Worldwide: Structured Thoughts: Volume 5, Issue 4 May 30, 2014

NO MORE KIDding AROUND: EUROPEAN PARLIAMENT APPROVES PRIIPS REGULATION

Introduction

Almost two years after the European Commission published its draft Regulation (the "Regulation") relating to packaged retail investment products ("PRIPs"), the European Parliament finally approved, with amendments, the Commission's proposal on 15 April 20141. The Regulation is expected to be adopted by the Council into law in the summer of this year, and will apply two years after it comes into force. As an EU Regulation, it will be directly and uniformly applicable in all Member States, and will have a substantial impact on the documentation used in offerings of structured products to retail investors in the EU.

The Regulation essentially introduces a new pan-European pre-contractual product disclosure regime for packaged investment products. The principal aim of the Regulation is to ensure that retail investors are able to understand and compare the key features of different packaged investment products, regardless of their legal form. It does this by obliging product manufacturers and distributors respectively to produce and provide to retail investors key information documents ("KIDs") for certain packaged investment products.

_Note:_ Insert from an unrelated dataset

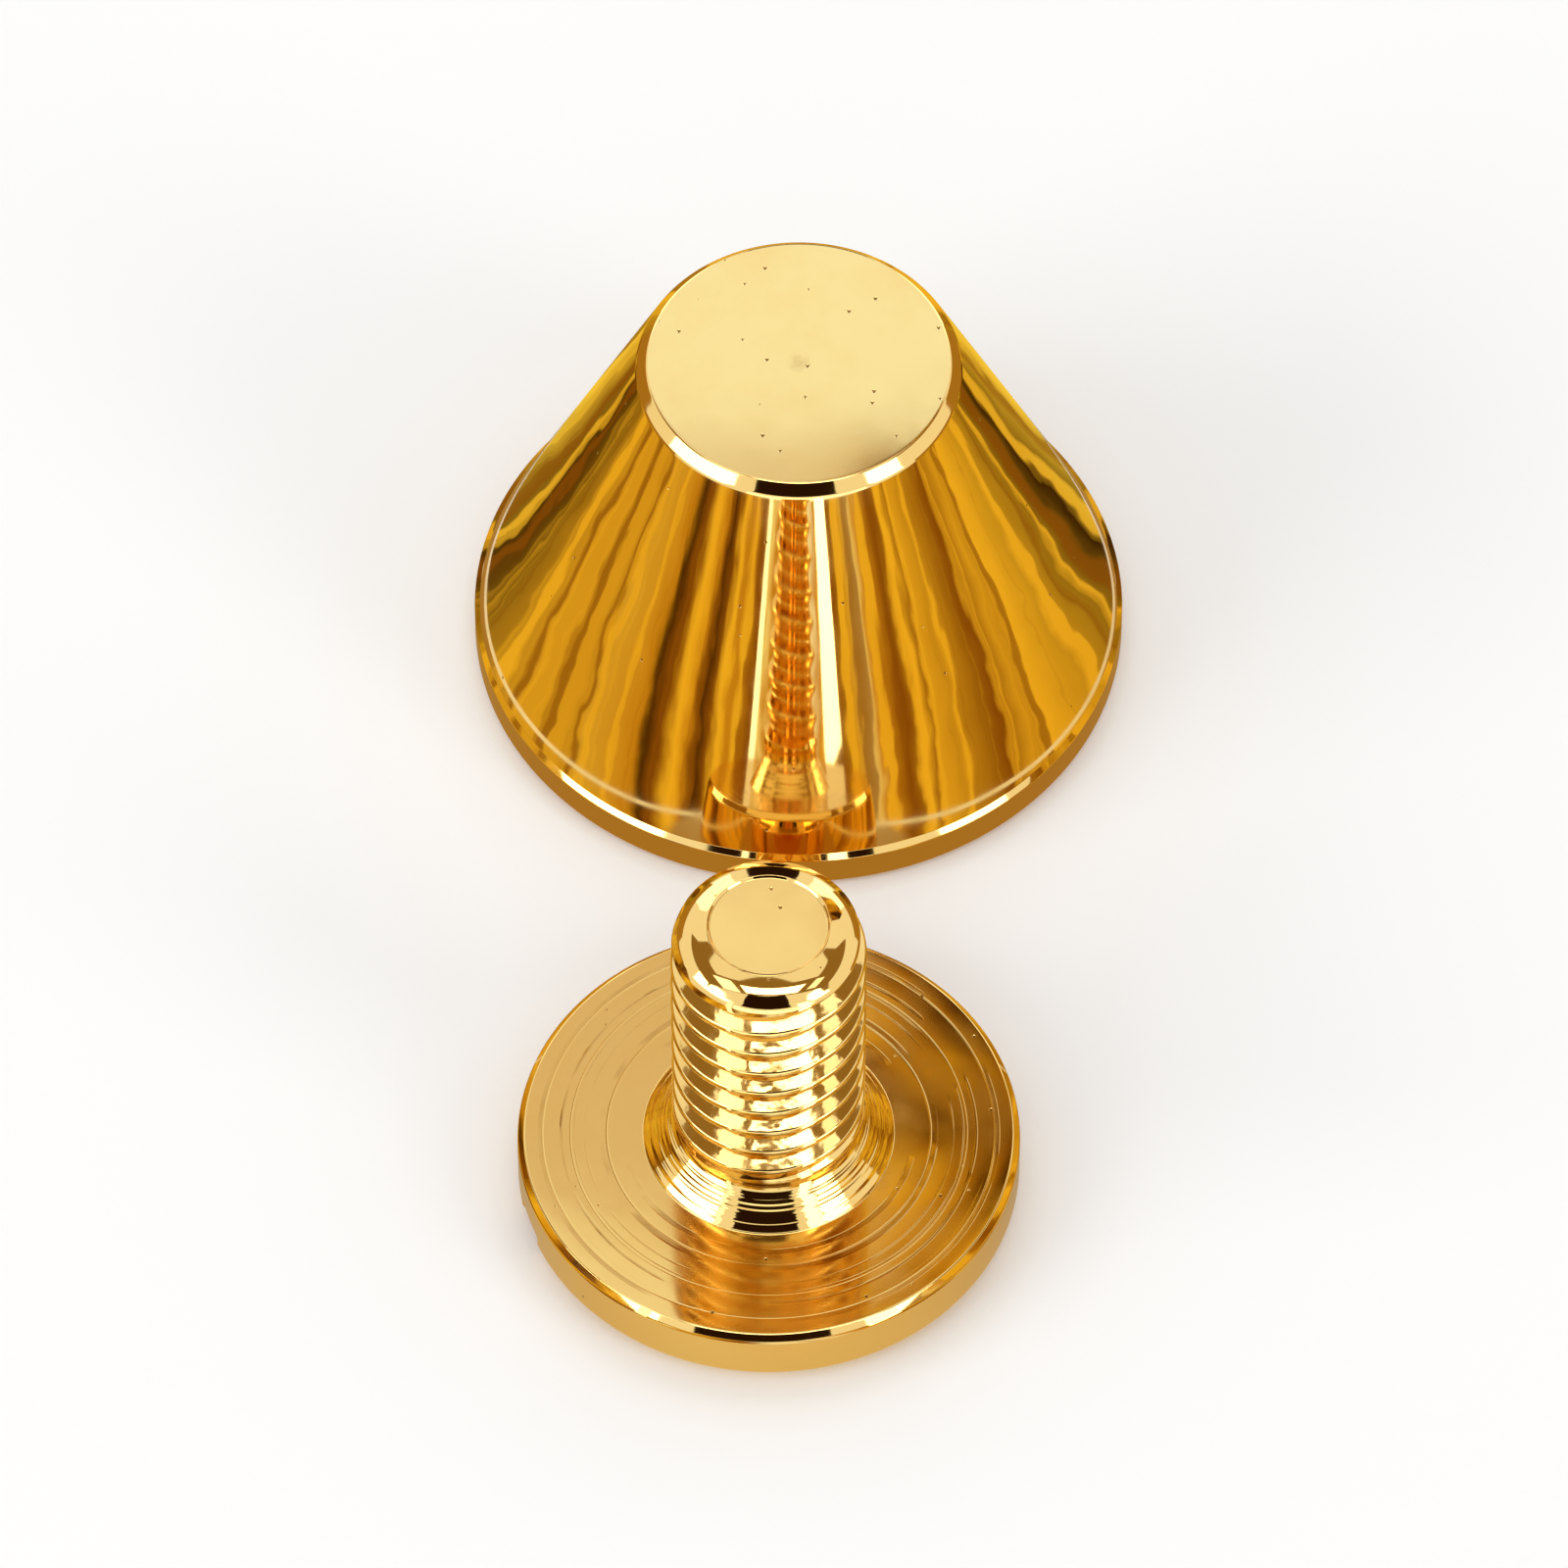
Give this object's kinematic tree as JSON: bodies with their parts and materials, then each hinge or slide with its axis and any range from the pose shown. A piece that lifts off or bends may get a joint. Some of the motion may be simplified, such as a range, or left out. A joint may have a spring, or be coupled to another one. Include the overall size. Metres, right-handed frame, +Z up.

The Regulation forms an important part of the Commission's wider package of proposals on the regulation of PRIPs. The Regulation complements the investor protection measures on investment advice and sales services that are being extended to apply to all products covered by the Regulation under MiFID II and IMD22. The European Supervisory Authorities ("ESAs"), consisting of the European Banking Authority, the European Insurance and Occupational Pensions Authority and the European Securities and Markets Authority, will develop draft regulatory technical standards to provide further detail in respect of certain aspects of the Regulation, as discussed below.

Key Provisions

Scope

The Regulation applies to packaged retail and insurance-based investment products ("PRIIPs") that are sold to retail investors, which are not being invested in directly. The definition of an investment product remains essentially the same as in the Commission's proposal, which is basically any instrument whose return fluctuates by reference to the value or performance of other assets. In addition, instruments issued by special purpose vehicles are now also included. An insurance-based investment product is defined as an insurance product which offers a maturity or surrender value that may be affected by market fluctuations.

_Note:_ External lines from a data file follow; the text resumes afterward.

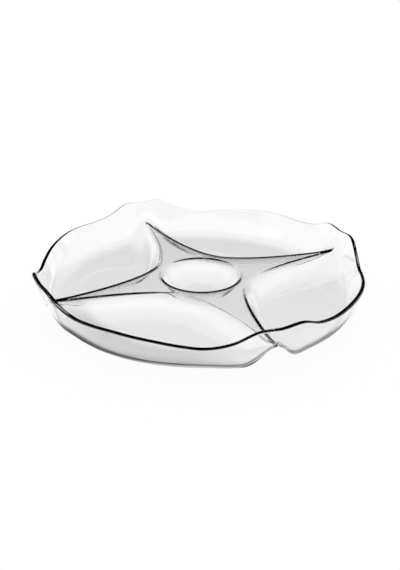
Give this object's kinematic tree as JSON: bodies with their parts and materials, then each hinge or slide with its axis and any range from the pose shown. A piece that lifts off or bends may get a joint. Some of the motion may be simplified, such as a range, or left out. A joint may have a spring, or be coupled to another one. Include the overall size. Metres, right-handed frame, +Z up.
{
  "type": "relish tray",
  "caption": "Round relish tray of clear moulded glass: deep pockets round a round well, parted by a raised star with thin arms, inside a wavy upright wall.",
  "frame": {"origin": "under the middle of the well, on the plane that the tray stands on", "axes": "+Z up; the pockets are centred on the X and Y axes and the dividers lie on the diagonals"},
  "size_m": [0.322, 0.322, 0.0438],
  "materials": {
    "clear_glass": "polished, clear"
  },
  "bodies": {
    "root": {"tray": "clear_glass"}
  },
  "joints": []
}
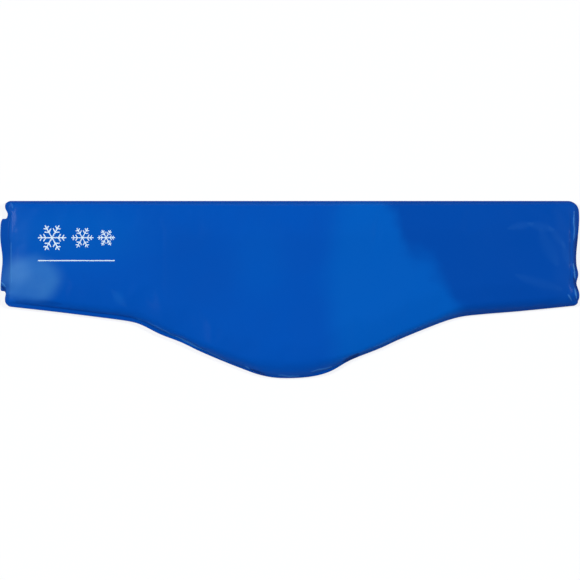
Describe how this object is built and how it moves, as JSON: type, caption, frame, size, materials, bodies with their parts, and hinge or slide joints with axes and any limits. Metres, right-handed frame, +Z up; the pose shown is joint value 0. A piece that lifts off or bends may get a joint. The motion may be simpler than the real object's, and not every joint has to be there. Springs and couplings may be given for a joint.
{
  "type": "neck cold pack",
  "caption": "Flat gel cold pack for the neck, with a straight upper edge, a rounded belly and tapering wings, welded from vinyl sheet.",
  "frame": {"origin": "on the table, under the middle of the pack's bounding box", "axes": "+X along the pack, away from the end with the filling port's seal; +Y towards the straight edge that goes round the neck; +Z up, out of the front sheet"},
  "size_m": [0.5848, 0.1798, 0.0184],
  "materials": {
    "vinyl": "soft blue vinyl with a satin gloss, a fine grain and a faint chalky haze",
    "gel": "wet, smooth blue gel"
  },
  "bodies": {
    "root": {"front_sheet": "vinyl", "back_sheet": "vinyl", "gel_fill": "gel"}
  },
  "joints": []
}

As a result, the definition of PRIIPs covers all investment funds (including UCITS funds), all structured products (whether packaged as insurance policies, funds, securities, bank deposits, or otherwise), and any derivative, subject in each case to certain express exclusions from the scope of the Regulation:

  • non-life insurance products, or life insurance products where the benefit is payable only on death or in respect of incapacity due to injury, sickness or infirmity, as any surrender value of those products will not be exposed to market fluctuations;
  • non-structured deposits;
  • "vanilla" securities that do not contain an embedded derivative. Any securities exchangeable or convertible into shares or other securities will not fall within this exclusion;
  • pension products which provide an investor with an income in retirement and entitle the investor to certain benefits, and occupational pension schemes covered by the Occupational Pensions Funds Directive or the Solvency II Directive; and
  • pension products for which a financial contribution from the employer is required by national law and where the employee has no choice as to the pension product provider.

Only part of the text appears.